Напоминание о семье, так хорошо обосновавшейся в этих чудесных местах, на какое-то время вызволило мальчика из его одиночества, но все же он вздохнул и загадал, идя вдоль тротуара: «Если до конца улицы меньше пятидесяти шагов, значит, я останусь жить у Жана!»
Он уже привык ходить к Бугра и болтать с ним — старик всегда охотно принимал его, придумывая для мальчика целые миры, о которых он сам постоянно мечтал. В отличие от воинственного Гастуне, Бугра был нем «насчет войны». Он дал себе зарок никогда о ней не говорить. Бугра жил настоящим, превращая монетки в кучу колец и заставляя оплачивать их красным вином, которое он пил из солдатской кружки, макая в него громадные куски хлебного мякиша, тут же исчезавшего меж толстых губ, с которых стекали капли вина на его бороду Вакха. Бугра протягивал маленький стаканчик мальчику, и они чокались, обмениваясь восклицаниями вроде: «За твое здоровье и не бей посуду!» или же: «Не теряйся, всегда найдется компания».
Оливье шлифовал кольца, натирая их замшей, и слушал, как его старый друг поет грубым, глухим голосом «Песню тополей», «Цветок гречихи» или «Друзья, мне стукнуло сто лет!». Приятели затрагивали в оживленной беседе множество тем, и в некотором отношении ребенок познавал много больше, чем если бы решал нелепые арифметические задачки, с их глупыми бассейнами, в которых одновременно открывают и кран и сток, или с идущими навстречу друг другу поездами, или с людьми, которые составляют себе капитал, получая прибыли в размере пяти процентов.
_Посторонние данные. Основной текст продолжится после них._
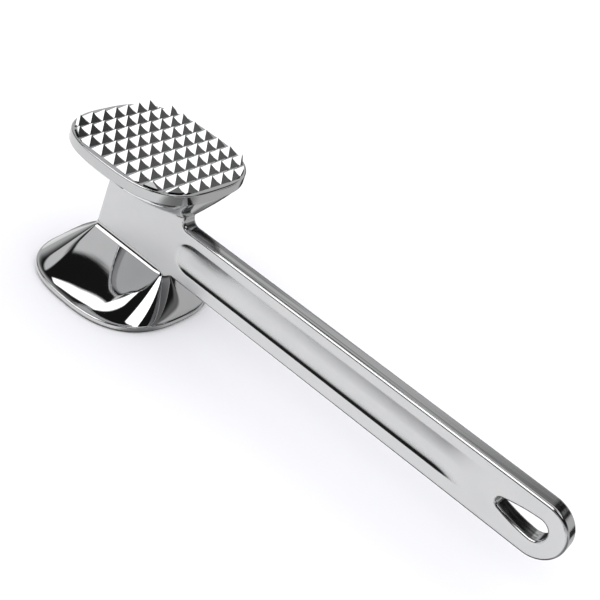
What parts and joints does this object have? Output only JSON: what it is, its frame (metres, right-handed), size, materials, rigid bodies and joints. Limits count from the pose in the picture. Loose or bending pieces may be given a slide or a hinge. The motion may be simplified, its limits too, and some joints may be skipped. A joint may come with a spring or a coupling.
{
  "type": "meat mallet",
  "caption": "Meat mallet with a pyramid-toothed plate opposite a smooth flat foot on a web, and a flat grooved handle with a hanging hole.",
  "frame": {"origin": "centre of the smooth striking face, which lies in the plane Z = 0", "axes": "+X along the handle toward its hanging hole, +Z along the strike axis with the teeth up, +Y across the flat bar"},
  "size_m": [0.2074, 0.0588, 0.0584],
  "materials": {
    "handle_chrome": "satin polish",
    "foot_chrome": "mirror polish",
    "plate_chrome": "mirror polish"
  },
  "bodies": {
    "root": {"handle_and_web_bar": "handle_chrome", "smooth_striking_foot": "foot_chrome", "toothed_striking_plate": "plate_chrome"}
  },
  "joints": []
}
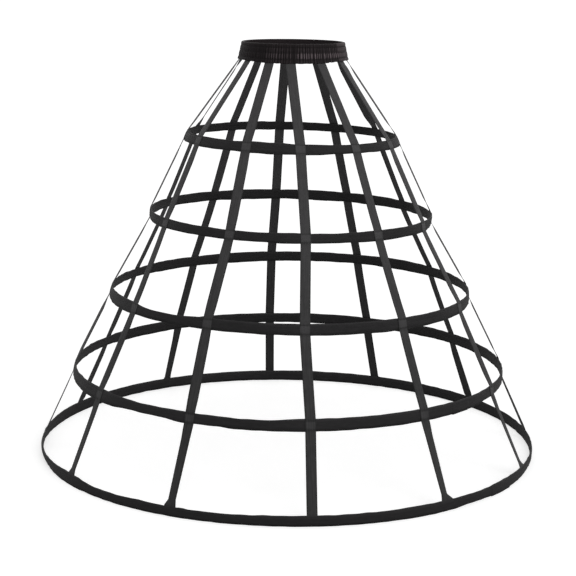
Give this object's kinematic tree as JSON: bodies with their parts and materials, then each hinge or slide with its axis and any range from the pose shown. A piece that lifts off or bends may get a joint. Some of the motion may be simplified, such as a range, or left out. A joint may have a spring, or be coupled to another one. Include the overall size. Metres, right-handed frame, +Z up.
{
  "type": "crinoline cage",
  "caption": "Bell-shaped crinoline cage: sprung steel hoops in fabric casings hang on flat tapes from a gathered elastic waistband, to hold a skirt out.",
  "frame": {"origin": "middle of the cage on the surface that the lowest hoop stands on", "axes": "+Z up through the waist, -Y towards the wearer's front, +X to the left hand of someone who wears it"},
  "size_m": [1.0606, 1.0606, 0.8702],
  "materials": {
    "gathered_satin": "satin",
    "knitted_elastic": "matte",
    "woven_tape": "satin",
    "casing_fabric": "matte",
    "coated_steel": "satin",
    "plain_steel": "satin"
  },
  "bodies": {
    "root": {"waistband": "gathered_satin", "waist_elastic": "knitted_elastic", "tape_01": "woven_tape", "tape_02": "woven_tape", "tape_03": "woven_tape", "tape_04": "woven_tape", "tape_05": "woven_tape", "tape_06": "woven_tape", "tape_07": "woven_tape", "tape_08": "woven_tape", "tape_09": "woven_tape", "tape_10": "woven_tape", "tape_11": "woven_tape", "tape_12": "woven_tape", "hoop_1_casing": "casing_fabric", "hoop_1_bone": "coated_steel", "hoop_1_joiner": "plain_steel", "hoop_2_casing": "casing_fabric", "hoop_2_bone": "coated_steel", "hoop_2_joiner": "plain_steel", "hoop_3_casing": "casing_fabric", "hoop_3_bone": "coated_steel", "hoop_3_joiner": "plain_steel", "hoop_4_casing": "casing_fabric", "hoop_4_bone": "coated_steel", "hoop_4_joiner": "plain_steel", "hoop_5_casing": "casing_fabric", "hoop_5_bone": "coated_steel", "hoop_5_joiner": "plain_steel"}
  },
  "joints": []
}
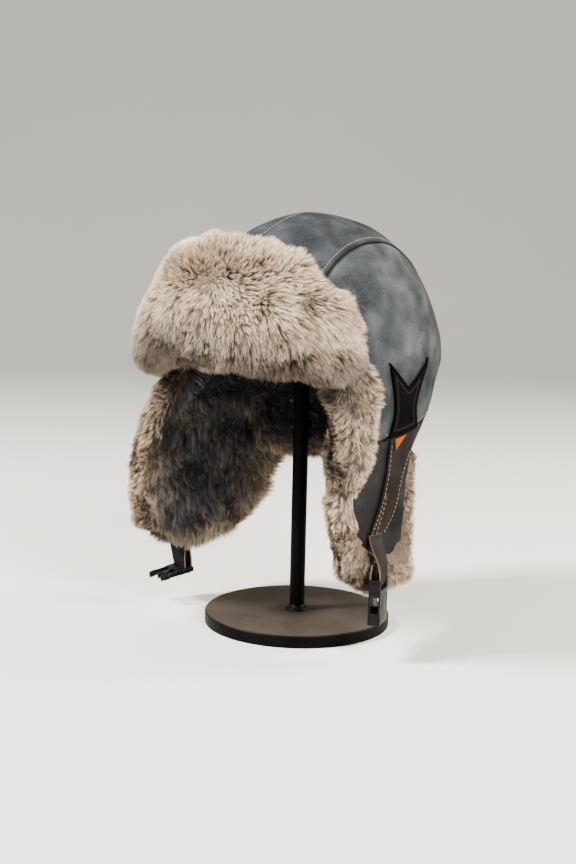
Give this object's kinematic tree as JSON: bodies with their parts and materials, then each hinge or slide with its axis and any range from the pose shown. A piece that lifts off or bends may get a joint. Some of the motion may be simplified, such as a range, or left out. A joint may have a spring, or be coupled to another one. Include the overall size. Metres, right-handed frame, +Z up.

Как-то раз, когда они оба сидели, облокотившись о подоконник, мимо прошла Принцесса Мадо со своими двумя собачками, в платье с цветами и вырезом на спине, подмазанная, напудренная, в лиловом берете, наполовину скрывавшем ее светлые волосы. К удивлению ребенка, Бугра пожал плечами и раздраженно сказал:
— Ну, в путь-дорожку прямиком к Мадлен!
Если б Оливье понял, о чем речь, ему стало бы грустно, но мальчик счел, что фраза эта относится к имени Принцессы, а вовсе не к известной в столице площади, вблизи которой, по облыжным обвинениям некоторых людей, Мадо якобы занималась кое-какими несовместимыми с общепринятой моралью делишками.
В последующие дни ребенок встречал и других людей, но лишь одна из встреч оставила за собой аромат приключения.
С утра он, глазея по сторонам, долго бродил по кварталу, шел по улице Эрмель, по бульвару Орнано, где театрик «Фантазио» рекламировал спектакли для детей, по улице Маркаде, мимо расположенного на ней кинематографа, пересекал площадь Жюль Жоффрен, где была мэрия, улицу Дюэм, Руа д'Альжер и возвращался, как обычно, назад к точке отправления.
Оливье попробовал поболтать с Альбертиной, но это был день стирки, и она его оборвала. Тогда он решил отправиться на улицу Ламбер в ту комнатенку, где проживал, трудился и боролся с жизнью его друг Люсьен Заика, который в своем всегдашнем растянутом и болтающемся на бедрах свитере и старых, порванных сандалиях стоял в окружении радиоприемников всевозможных размеров и марок, одновременно передававших в какой-то беспорядочной мешанине самые различные программы.
— Здорово, вот и ты, ста-ста-рик!
— Здравствуй, Люсьен, добрый день, мадам!
Молодая жена Люсьена была больна туберкулезом. Он называл ее болезнь «скоротечным процессом», но это переводилось в квартале на более понятные выражения, такие, как «чахнуть от чахотки» или «плеваться своими легкими». Она почти постоянно находилась в постели и обречена была расстаться с жизнью в этой пыльной и душной комнате, загроможденной сундуками, радиоприемниками и всяким рабочим инструментом. Здесь царил запах лекарств, жженой резины, перегревшихся радиоламп и ржавого металла. Люсьен отрывался от работы лишь для того, чтоб дать жене микстуру или сунуть своему грудному малышу соску, покрытую молочными пенками. Люсьен любил Оливье. Сколько бы ни высказывалось предположений по поводу смерти Виржини, для Люсьена не было никаких сомнений: конечно, она умерла от грудной болезни. Он не знал, от какой, но это сблизило его с маленьким светловолосым парнишкой, который время от времени навещал его и не был слишком болтлив.